Posted on 1/20/17 at 9:44 am
Posted on 1/20/17 at 9:44 am
I have a vague plan, but want to try to see if there are any other actions I could take aside from the S corp option. That is all I have been advised of at this point, and before I started the process wanted to bounce it off the Money Talk gurus.
Posted on 1/20/17 at 10:20 am to tigerfoot
Interested as well. LLC w/ S Corp election is only method ive tossed around.
Posted on 1/20/17 at 3:12 pm to tigerfoot
I'm an LLC that is treated like an SCorp. Works great for me.

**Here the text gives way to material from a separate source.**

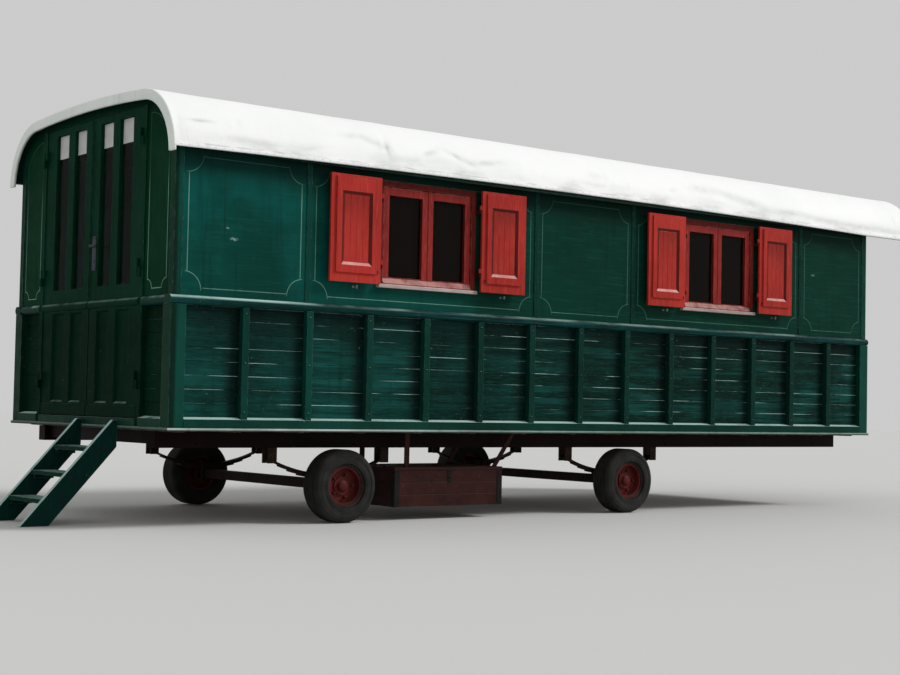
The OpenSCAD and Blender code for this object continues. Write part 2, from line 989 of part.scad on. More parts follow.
// Dished rim with a hub and five bosses; the outer face looks along -Y
module rim() {
  drum_w = 140;
  drum_t = 16;
  disc_y = 10;
  disc_t = 10;
  disc_r = 60;
  hub_wall = 26;
  hub_l = 95;
  hub_back = 60;
  collar_w = 20;
  collar_h = 22;
  boss_r = 10;
  boss_h = 14;
  boss_at = 84;
  rotate([90, 0, 0]) {
    rotate_extrude($fn = 96) {
      translate([rim_r - drum_t, -drum_w / 2])
        square([drum_t, drum_w]);
      translate([disc_r, disc_y])
        square([rim_r - drum_t + 1 - disc_r, disc_t]);
      translate([hub_r + hub_play, -hub_back])
        square([hub_wall - hub_play, hub_l]);
      translate([hub_r + hub_wall - 1, disc_y])
        square([collar_w, collar_h]);
    }
    for (a = [0:72:359])
      rotate([0, 0, a])
        translate([boss_at, 0, disc_y + disc_t - 1])
          cylinder(r = boss_r, h = boss_h, $fn = 24);
  }
}

// Puts a wheel's pieces at an axle, on the near side when s is -1
module at_wheel(x, s) {
  translate([x, s * (tyre_y - tyre_w / 2), tyre_r])
    mirror([0, s > 0 ? 1 : 0, 0])
      children();
}

module front_near_tyre() {
  color("#1b1b1b")
    at_wheel(axle_a, -1)
      tyre();
}

module front_near_rim() {
  color("#5a2020")
    at_wheel(axle_a, -1)
      rim();
}

module front_far_tyre() {
  color("#1b1b1b")
    at_wheel(axle_a, 1)
      tyre();
}

module front_far_rim() {
  color("#5a2020")
    at_wheel(axle_a, 1)
      rim();
}

module rear_near_tyre() {
  color("#1b1b1b")
    at_wheel(axle_b, -1)
      tyre();
}

module rear_near_rim() {
  color("#5a2020")
    at_wheel(axle_b, -1)
      rim();
}

module rear_far_tyre() {
  color("#1b1b1b")
    at_wheel(axle_b, 1)
      tyre();
}

module rear_far_rim() {
  color("#5a2020")
    at_wheel(axle_b, 1)
      rim();
}

placed() chassis_rails();
placed() cross_members();
placed() axles();
placed() spring_sets();
placed() floor_bearers();
placed() floor_deck();
placed() corner_posts();
placed() bottom_rails();
placed() drip_edge();
placed() near_lower_wall();
placed() far_lower_wall();
placed() end_lower_walls();
placed() wall_ribs();
placed() waist_rails();
placed() near_upper_wall();
placed() far_upper_wall();
placed() end_upper_walls();
placed() door_jambs();
placed() near_door_leaf();
placed() near_door_glass();
placed() door_lock();
placed() far_door_leaf();
placed() far_door_glass();
placed() window_frames();
placed() window_glass();
placed() window_sills();
placed() shutter_brackets();
placed() near_shutter_1();
placed() near_shutter_2();
placed() near_shutter_3();
placed() near_shutter_4();
placed() far_shutters();
placed() roof_deck();
placed() roof_cover();
placed() step_stringers();
placed() step_treads();
placed() underfloor_box();
placed() front_near_tyre();
placed() front_near_rim();
placed() front_far_tyre();
placed() front_far_rim();
placed() rear_near_tyre();
placed() rear_near_rim();
placed() rear_far_tyre();
placed() rear_far_rim();
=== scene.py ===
import json
import random
from itertools import product
from math import asin, atan2, cos, exp, pi, radians, sin
from types import SimpleNamespace
import bpy
import bmesh
from mathutils import Matrix, Vector, noise


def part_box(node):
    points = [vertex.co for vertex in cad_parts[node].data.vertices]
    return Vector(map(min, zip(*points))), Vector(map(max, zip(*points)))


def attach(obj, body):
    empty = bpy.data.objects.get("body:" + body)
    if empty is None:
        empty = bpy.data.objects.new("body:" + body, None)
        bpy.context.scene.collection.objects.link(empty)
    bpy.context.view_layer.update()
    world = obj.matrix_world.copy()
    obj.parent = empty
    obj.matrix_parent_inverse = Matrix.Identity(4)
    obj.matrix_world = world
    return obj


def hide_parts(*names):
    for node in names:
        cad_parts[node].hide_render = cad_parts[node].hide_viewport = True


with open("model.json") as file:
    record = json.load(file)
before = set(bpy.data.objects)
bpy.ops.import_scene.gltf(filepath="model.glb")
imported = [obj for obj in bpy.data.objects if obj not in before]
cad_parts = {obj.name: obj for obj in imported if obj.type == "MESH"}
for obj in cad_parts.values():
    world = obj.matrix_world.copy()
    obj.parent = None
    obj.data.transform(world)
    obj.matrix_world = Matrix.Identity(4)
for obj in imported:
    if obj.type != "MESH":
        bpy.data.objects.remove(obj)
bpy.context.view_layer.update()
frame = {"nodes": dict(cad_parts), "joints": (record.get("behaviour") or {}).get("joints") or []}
mm = 0.001
eased = {"interpolation_type": "SMOOTHSTEP"}


def inMetres(sizes):
    # a piece's sizes: the names that end in Mm lose the ending, and their values become metres
    metres = {k.removesuffix("Mm"): v * mm if k.endswith("Mm") else v for k, v in sizes.items()}
    return SimpleNamespace(**metres)


# colours, nodes and the marks that several finishes share

def srgb(text):
    parts = [int(text[i:i + 2], 16) / 255 for i in (1, 3, 5)]
    return tuple(p / 12.92 if p < 0.04045 else ((p + 0.055) / 1.055) ** 2.4 for p in parts) + (1.0,)


def addNode(near, kind, links=None, **settings):
    # near is a tree or a socket in it; links takes plain values, sockets, or nodes, which give their first
    # output in use
    tree = near.id_data
    made = tree.nodes.new("ShaderNode" + kind)
    for key, value in settings.items():
        setattr(made, key, value)
    for key, value in (links or {}).items():
        socket = next(s for i, s in enumerate(made.inputs) if s.enabled and key in (i, s.name))
        if isinstance(value, bpy.types.Node):
            value = next(s for s in value.outputs if s.enabled)
        if isinstance(value, bpy.types.NodeSocket):
            tree.links.new(value, socket)
        else:
            socket.default_value = value
    return made


def newMaterial(name, look):
    made = bpy.data.materials.new(name)
    made.use_nodes = True
    made.node_tree.nodes.clear()
    return made, addNode(made.node_tree, "TexCoord").outputs["Object"], SimpleNamespace(**look)


alongGrain = {"x": (0.05, 1, 1), "y": (1, 0.05, 1), "z": (1, 1, 0.05)}


def cloud(place, sizeMm, stretch, detail=6):
    # uneven spots of one size, or long fibres and brush strokes where an axis's stretch is far under 1
    spot = addNode(place, "Mapping", {"Vector": place, "Scale": stretch})
    links = {"Vector": spot, "Scale": 1000 / sizeMm, "Detail": detail, "Roughness": 0.6}
    return addNode(place, "TexNoise", links)


def patches(place, sizeMm, low=0.35, high=0.65, stretch=(1, 1, 1), detail=4):
    # the same spots as patches with a soft edge
    spots = cloud(place, sizeMm, stretch, detail)
    return addNode(place, "MapRange", {"Value": spots, "From Min": low, "From Max": high}, **eased)


def rubbedEdges(place, radiusMm):
    # a softly rounded normal, and how far an arris is rubbed, broken into stretches of about 60 mm
    rounded = addNode(place, "Bevel", {"Radius": radiusMm * mm}, samples=4)
    flat = addNode(place, "NewGeometry").outputs["Normal"]
    bend = addNode(place, "VectorMath", {0: rounded, 1: flat}, operation="DOT_PRODUCT")
    arris = addNode(place, "MapRange", {"Value": bend, "From Min": 0.985, "From Max": 0.8}, **eased)
    broken = patches(place, 60, 0.42, 0.6, detail=6)
    return rounded, addNode(place, "Math", {0: arris, 1: broken}, operation="MULTIPLY")


def fadeAlong(place, axis, start, end):
    # 0 at the start and 1 at the end, along one axis
    along = addNode(place, "SeparateXYZ", {"Vector": place}).outputs[axis]
    return addNode(place, "MapRange", {"Value": along, "From Min": start, "From Max": end}, **eased)


def facing(place, axis, low, high):
    # 1 on what faces along an axis: up, where rain and dust settle and a painted sky glint lies, or toward
    #                                the entrance
    return fadeAlong(addNode(place, "NewGeometry").outputs["Normal"], axis, low, high)


def acrossBays(place, axis, first, pitch):
    # how far across its bay or board each point lies, from 0 to 1
    along = addNode(place, "SeparateXYZ", {"Vector": place}).outputs[axis]
    shifted = addNode(place, "Math", {0: along, 1: first}, operation="SUBTRACT")
    bays = addNode(place, "Math", {0: shifted, 1: pitch}, operation="DIVIDE")
    return addNode(place, "Math", {0: bays}, operation="FRACT")


def plainWeave(place, threadMm, directions):
    # warp and weft; the texture draws about 20 waves at a scale of 1
    links = {"Vector": place, "Scale": 1000 / threadMm / 20}
    warp, weft = [addNode(place, "TexWave", links, bands_direction=d) for d in directions]
    return addNode(place, "Math", {0: warp, 1: weft}, operation="ADD")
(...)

Posted on 1/20/17 at 4:17 pm to VABuckeye
quote:
I'm an LLC that is treated like an SCorp. Works great for me.
Same here
Posted on 1/20/17 at 4:38 pm to Sho Nuff
What percentage are y'all saving? Approx
Posted on 1/20/17 at 4:39 pm to Cdawg
quote:
LLC distribution
Fully subject to SE taxes, no different than sole proprietorship unless you elect S corporation taxation.
Posted on 1/20/17 at 4:51 pm to VABuckeye
quote:
I'm an LLC that is treated like an SCorp. Works great for me.
Ditto
Posted on 1/20/17 at 10:45 pm to tigerfoot
it's like 15.3 but you cant eliminate all of it since you have to pay yourself a salary. just wondering what the guys here were averaging
Posted on 1/21/17 at 2:56 am to VABuckeye
quote:
I'm an LLC that is treated like an SCorp. Works great for me.

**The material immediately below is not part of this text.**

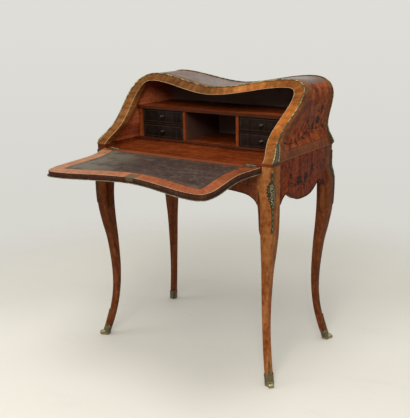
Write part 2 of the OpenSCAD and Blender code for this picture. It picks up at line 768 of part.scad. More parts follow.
// Keyhole plate on the outer face of the fall
module escutcheon() {
    color(bronze) on_fall() difference() {
        union() {
            translate([0, fall_front - key_at + 2, fall_t]) cylinder(r = 9, h = 1.4);
            for (s = [-1, 1]) translate([0, fall_front - key_at + 2 + s * 10, fall_t])
                cylinder(r = 4, h = 1.4);
        }
        key_hole(2.4, fall_t - 1, fall_t + 3);
    }
}

// Brass fillets: one on the rim's outer edge, and one round the back edge of the upper case
fillet_over = 1.5;
module rim_fillet() {
    color(brass) on_slope() rotate([90, 0, 0]) linear_extrude(fillet_t)
        polygon(band(-fillet_over, fillet_w - fillet_over, stretch));
}
module back_fillet() {
    color(brass) along_y(half_d - fillet_w, half_d) polygon(band(-fillet_t, 0, 1));
}

// Corner mounts at the foot of the upper case: they swell out just above the belt and thin out upward
mount_steps = floor(steps * corner_mount_h / waist_up);
mount_deep = 12;
mount_swell = [[0, 0.3], [0.12, 1], [0.4, 0.62], [0.7, 0.4], [1, 0]];
function mount_reach(u) = mount_t + (corner_mount_out - mount_t) * lookup(u, mount_swell);
module corner_mount_band() {
    over = [for (i = [0:mount_steps])
        inset_point(curves[0], i / steps, -mount_reach(i / mount_steps), 1)];
    under = part_of(half_outline(0, 1), 0, mount_steps);
    polygon(concat(over, reversed(under)));
}
module corner_mounts_front() {
    color(bronze) for (sx = [-1, 1]) mirror([sx < 0 ? 1 : 0, 0, 0]) intersection() {
        along_y(-half_d, half_d) corner_mount_band();
        slope_slab(0.3, mount_deep);
    }
}
module corner_mounts_back() {
    color(bronze) for (sx = [-1, 1]) mirror([sx < 0 ? 1 : 0, 0, 0])
        along_y(half_d - fillet_w - 0.1 - mount_deep, half_d - fillet_w - 0.1) corner_mount_band();
}

leg_front_left();
leg_front_right();
leg_back_left();
leg_back_right();
shoe_front_left();
shoe_front_right();
shoe_back_left();
shoe_back_right();
front_frieze();
back_frieze();
side_apron_left();
side_apron_right();
bed_bearers();
writing_bed();
upper_side_left();
upper_side_right();
top_board();
back_board();
front_rim();
nest_base();
nest_shelf();
nest_ends();
nest_divider_left();
nest_divider_right();
nest_rails();
drawer_front_upper_left();
drawer_front_lower_left();
drawer_front_upper_right();
drawer_front_lower_right();
drawer_box_upper_left();
drawer_box_lower_left();
drawer_box_upper_right();
drawer_box_lower_right();
knob_upper_left();
knob_lower_left();
knob_upper_right();
knob_lower_right();
fall_board();
leather_panel();
fall_moulding();
hinge_case_leaves();
hinge_fall_leaves();
hinge_pins();
hinge_screws_case();
hinge_screws_fall();
lock_body();
lock_bolt();
strike_plate();
escutcheon();
rim_fillet();
back_fillet();
corner_mounts_front();
corner_mounts_back();
knee_mount_front_left();
knee_mount_front_right();
knee_mount_back_left();
knee_mount_back_right();
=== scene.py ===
import bmesh
import bpy
import math
import random
from mathutils import Matrix, Vector, kdtree

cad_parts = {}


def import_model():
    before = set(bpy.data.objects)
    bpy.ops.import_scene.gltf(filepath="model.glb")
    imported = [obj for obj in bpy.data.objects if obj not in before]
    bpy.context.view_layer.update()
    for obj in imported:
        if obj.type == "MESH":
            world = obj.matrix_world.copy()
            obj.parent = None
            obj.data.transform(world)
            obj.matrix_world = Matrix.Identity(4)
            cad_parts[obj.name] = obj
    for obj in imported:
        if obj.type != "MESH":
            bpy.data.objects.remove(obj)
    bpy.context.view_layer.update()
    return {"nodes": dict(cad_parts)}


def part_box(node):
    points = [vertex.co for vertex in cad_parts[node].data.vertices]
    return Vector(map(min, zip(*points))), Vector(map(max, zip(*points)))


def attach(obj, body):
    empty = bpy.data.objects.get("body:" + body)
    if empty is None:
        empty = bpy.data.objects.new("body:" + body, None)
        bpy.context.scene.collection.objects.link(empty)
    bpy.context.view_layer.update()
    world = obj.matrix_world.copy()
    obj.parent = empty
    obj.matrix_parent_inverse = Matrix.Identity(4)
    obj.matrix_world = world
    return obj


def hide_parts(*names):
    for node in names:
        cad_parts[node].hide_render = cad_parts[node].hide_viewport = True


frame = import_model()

# Slant-front desk. Shapes are worked out in millimetres and turned into metres when a mesh is made.
# X runs to the right, Y to the back, Z up, with the origin on the floor under the middle of the case.
MM = 0.001
SHARP_EDGE = math.radians(40)


def low(node):
    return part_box(node)[0] / MM


def high(node):
    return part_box(node)[1] / MM


# Sizes that the frame gives
HALF_W = high("front_rim").x
HALF_D = high("back_board").y
BELT = low("back_board").z
RISE = high("top_board").z - BELT
BED = high("writing_bed").z
BED_UNDER = low("writing_bed").z
NEST_FRONT = low("nest_ends").y

# Outline of the upper case
WAIST_IN = 19.5
WAIST_UP = 70
SHOULDER_IN = 3.5
SHOULDER_DROP = 57
CROWN_IN = 78
DIP = 32.5
SIDE_HANDLE = 28
SLOPE = math.radians(42.3)
STRETCH = 1 / math.sin(SLOPE)
RIM_W = 35
RIM_T = 20
BOARD_T = 18

# Fall, open. Places on it run out from the hinge line and down from its inner face.
DROOP = math.radians(5.0)
FALL_T = 17
FALL_IN = RIM_W + 4
LIP_OVER = 0.5
BORDER = 42
JOINT_IN = 7
PIVOT_Y = -HALF_D + JOINT_IN
CASE_CLEAR = -HALF_D - 1.1
PIVOT_DEEP = math.cos(SLOPE) * (BELT - BED) + math.sin(SLOPE) * JOINT_IN
PIVOT_V = -math.sin(SLOPE) * (BELT - BED) + math.cos(SLOPE) * JOINT_IN
FALL_FRONT = (RISE - DIP) * STRETCH - FALL_IN - PIVOT_V
FALL_MIDDLE = Vector((0, 125))
LEATHER_IN = FALL_IN + BORDER
LEAF_START = 3.8
LEAF_W = 18
LEAF_BACK = LEAF_START + LEAF_W + 2.4
HINGE_X = HALF_W - 75
HINGE_HALF = 18.4
LOCK_HALF = 18
LOCK_D = 30
KEYHOLE_OUT = FALL_FRONT - 18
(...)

Same. Keep your salary as low as you can, but be reasonable.
Posted on 1/21/17 at 9:43 am to VABuckeye
Same here. LLC taxed as s-corp. We've bumped salaries down to reasonable level and take distributions. Not sure your business, but the lowered payroll burden also saves us some money on G/L and WC insurance (construction biz). This wasn't something I considered when we first set everything up.
Posted on 1/21/17 at 11:03 am to tigerfoot
If you make no money, you pay no S/E tax =)
Do you have employees?
Be advised, both the IRS and the states are talking a long, hard look at S Corp shareholder-employees salaries and just how "reasonable" they are.
Remember the old saying, pigs get fat, hogs get slaughtered!
Do you have employees?
Be advised, both the IRS and the states are talking a long, hard look at S Corp shareholder-employees salaries and just how "reasonable" they are.
Remember the old saying, pigs get fat, hogs get slaughtered!
Posted on 1/21/17 at 12:21 pm to LSUFanHouston
Besides the IRS saying your low salary is unreasonable, the lower the salary, the less money you can put into retirement. If you have a one person business, you need to have $212,000 in wages to max out your SEP at $53,000. The SEP contribution tax savings more than offsets the SS and MC tax on the additinal wages.